Today, teams try to be clever, fail miserably, and suddenly they are facing a three-on-two track meet heading straight for their own penalty area. Any team that refuses to drop their defensive line by at least ten yards in this final is begging to be embarrassed on the biggest stage. You cannot play a suicidal high line in a one-off match in Budapest with the trophy on the line. It is sheer tactical malpractice.
The myth of the isolated winger
Let's look at the attacking side of the equation. The current trend across Europe is to completely isolate your best winger one-on-one with the opposing right-back. Managers clear out the entire side of the pitch just to give their star player room to operate in isolation.
It sounds great in theory. You get Vinicius Junior on an island, and you tell him to go cook the defender. But this exposes the biggest flaw in the modern game.
Modern fullbacks are awful at actually defending one-on-one. They spend their entire week in training learning how to tuck into the midfield and play perfectly weighted through balls. When they are suddenly asked to stop a world-class athlete running at them with bad intentions, they look completely lost.
We have produced an entire generation of defenders who cannot defend to save their lives. They are essentially failed midfielders who were shoved into the backline because they happen to have good stamina.
In this final, watch the defensive shifting. When the isolated winger gets the ball, the defending team is going to panic. You will watch a guy like Ruben Dias or William Saliba get dragged completely out of position to provide cover for their terrified fullback.
That panic leaves the penalty spot completely unguarded for a late runner from the midfield. This exact sequence is how the final will be decided. A winger beats his man, the center-back overcompensates, and a midfielder scores a tap-in while completely unmarked. It happens every single week, and managers still refuse to adjust their defensive structures.
The sweeper-keeper delusion
I also need to call out the absolute state of goalkeeping heading into this final. We have reached a point where shot-stopping is considered a secondary skill. Managers care more about whether their goalkeeper can hit a 40-yard diagonal pass with his weaker foot than whether he can actually catch a cross in traffic.
It is completely backwards. In a high-stakes final in Budapest, you do not need your keeper playing as a deep-lying playmaker. You need a guy who can dominate his penalty area when the inevitable barrage of late crosses starts raining down in the final ten minutes.

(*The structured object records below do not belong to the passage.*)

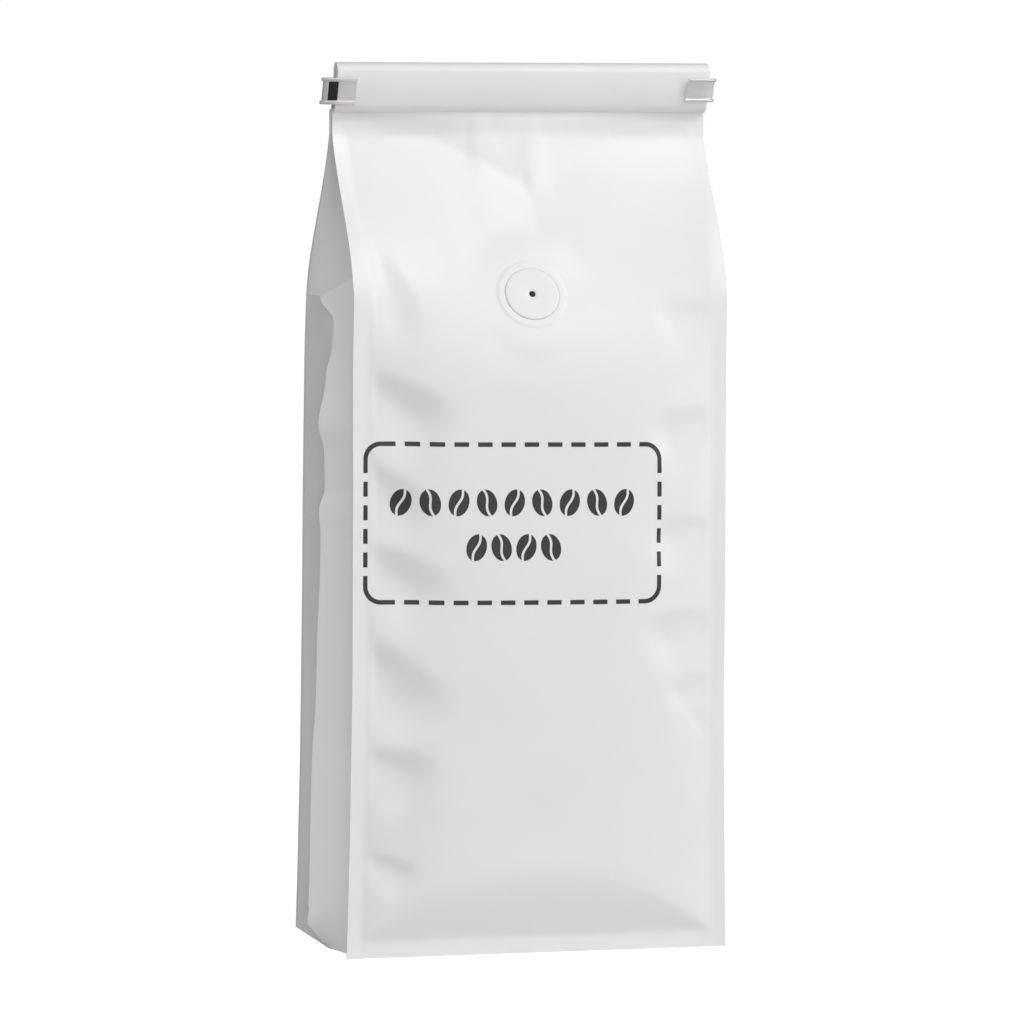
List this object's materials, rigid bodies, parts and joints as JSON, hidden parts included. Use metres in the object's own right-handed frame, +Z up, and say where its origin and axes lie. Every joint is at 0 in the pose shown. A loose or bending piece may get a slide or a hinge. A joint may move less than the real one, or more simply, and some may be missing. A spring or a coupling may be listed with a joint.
{
  "type": "coffee bag",
  "caption": "Shut and filled side gusset coffee bag with corner seals, box bottom, one-way valve and a rolled top held by a tin tie.",
  "frame": {"origin": "centre of the base, on the surface that the bag stands on", "axes": "+Z up along the bag's height, +X along its width to the right of a person facing the front, -Y towards the front panel with the valve"},
  "size_m": [0.147, 0.0856, 0.306],
  "materials": {
    "laminate": "matte white laminated film with a soft sheen, a printed dashed frame and two rows of plain coffee beans in dark grey on the front",
    "tin_plate": "pale grey coated strip with a bright wire along each edge",
    "valve_plastic": "smooth off-white moulded plastic under clear film, with a dark breathing hole"
  },
  "bodies": {
    "root": {"bag": "laminate", "tin_tie": "tin_plate", "valve": "valve_plastic"}
  },
  "joints": []
}
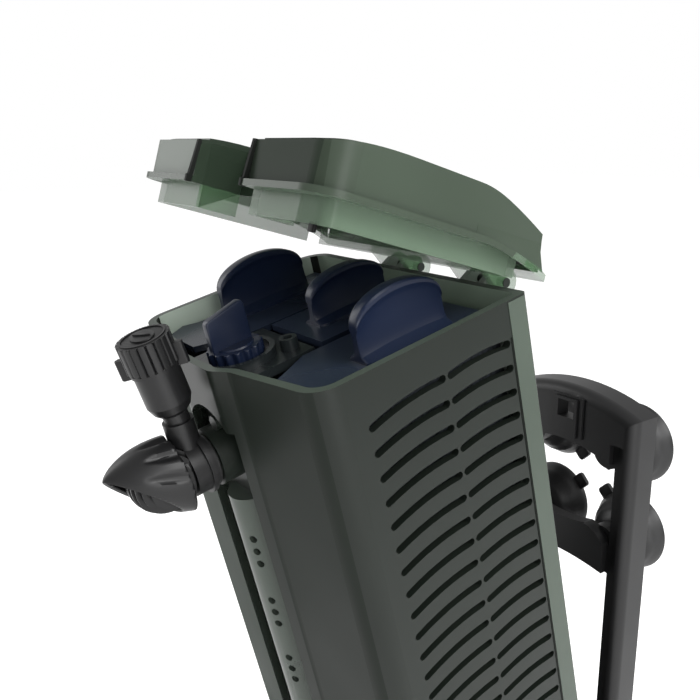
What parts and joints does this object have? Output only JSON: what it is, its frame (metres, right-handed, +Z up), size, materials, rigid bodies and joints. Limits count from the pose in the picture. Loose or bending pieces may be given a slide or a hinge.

I guarantee we will see at least one catastrophic unforced error passing out from the back. A keeper is going to get pressed, try to chip a cute pass over an oncoming striker, and hand the opposition a free goal. It is the defining plague of modern European matches, and it is going to rear its ugly head when the pressure is highest.
Five substitutes and the death of late drama
Nobody wants to admit this out loud, but the five-substitute rule has completely ruined the late-game drama of the Champions League. Ten years ago, the final twenty minutes of a massive European tie were pure, unadulterated chaos.
Players were exhausted. Legs were cramping on the pitch. Tactical discipline went completely out the window, and games turned into frantic, end-to-end basketball matches.
Now? A manager just swaps out Julian Alvarez and Mateo Kovacic at the 65-minute mark for two guys who cost eighty million euros each. The game instantly resets. The pressing intensity never drops, the defensive blocks stay rigid, and the chaos is completely neutralized by fresh legs.
It makes for a fundamentally boring final act. If the game is tied at 1-1 in the 75th minute, do not expect a wild, risk-taking finish. Expect both managers to sub on defensive reinforcements, kill the tempo, and play for extra time.
The expanded schedule means these players have over sixty matches in their legs by late May. They are running on fumes and anti-inflammatories. The bench depth is going to dictate absolutely everything. The team that can bring on a massive summer signing just to chase lost causes for thirty minutes is the team that lifts the trophy.
The brutal reality of set pieces
I need to address the elephant in the room. We all want to believe that the Champions League final will be won by a moment of individual genius. We want a 30-yard screamer or a beautiful flowing sequence that breaks the internet.
Wake up. You are probably getting a near-post corner flicked on by a center-back who shouldn't even be in the opposing box.
In a match where both teams are absolutely terrified of making the first mistake, set pieces are the only safe way to commit numbers forward. Open play becomes a miserable exercise in risk management. Teams will pass the ball sideways for five minutes straight just to avoid a counter-attack.
But when they win a corner? Suddenly the big men come up from the back. The blocking routines are unleashed. The dark arts of holding shirts and stepping on toes take over the penalty area.
A shocking number of massive knockout matches this year were decided by a set-piece routine straight off the training ground. It is ugly, it is completely unglamorous, and it is brutally effective. If your team cannot defend an in-swinging corner in the 88th minute, all your beautiful positional play means absolutely nothing.
The Budapest prediction
So how does this actually play out on May 28? I will tell you exactly what is going to happen. The first thirty minutes are going to be completely unwatchable.
It will be a nervous, cagey chess match where nobody wants to sacrifice a pawn. Both managers will be screaming at their holding midfielders to calm down and recycle possession. Around the 60-minute mark, the fatigue from this ridiculous expanded calendar will hit like a brick wall.
Legs will go heavy. The pressing triggers will be a split-second late. That is when the game breaks open. Someone is going to misjudge a simple long ball. A frustrated center-back is going to give away a stupid foul on the edge of the box. A gap will open in the half-space because a midfielder was simply too tired to track back.
I am predicting a grueling, cynical, tightly wound match. We are not getting a classic open shootout. We are getting a war of attrition.
Final prediction? Expect a brutal, exhausting 1-0 finish that will leave the tactical purists complaining on social media for three consecutive weeks while the winners parade through the streets of their city. That is the reality of modern tournament football. Drink it in.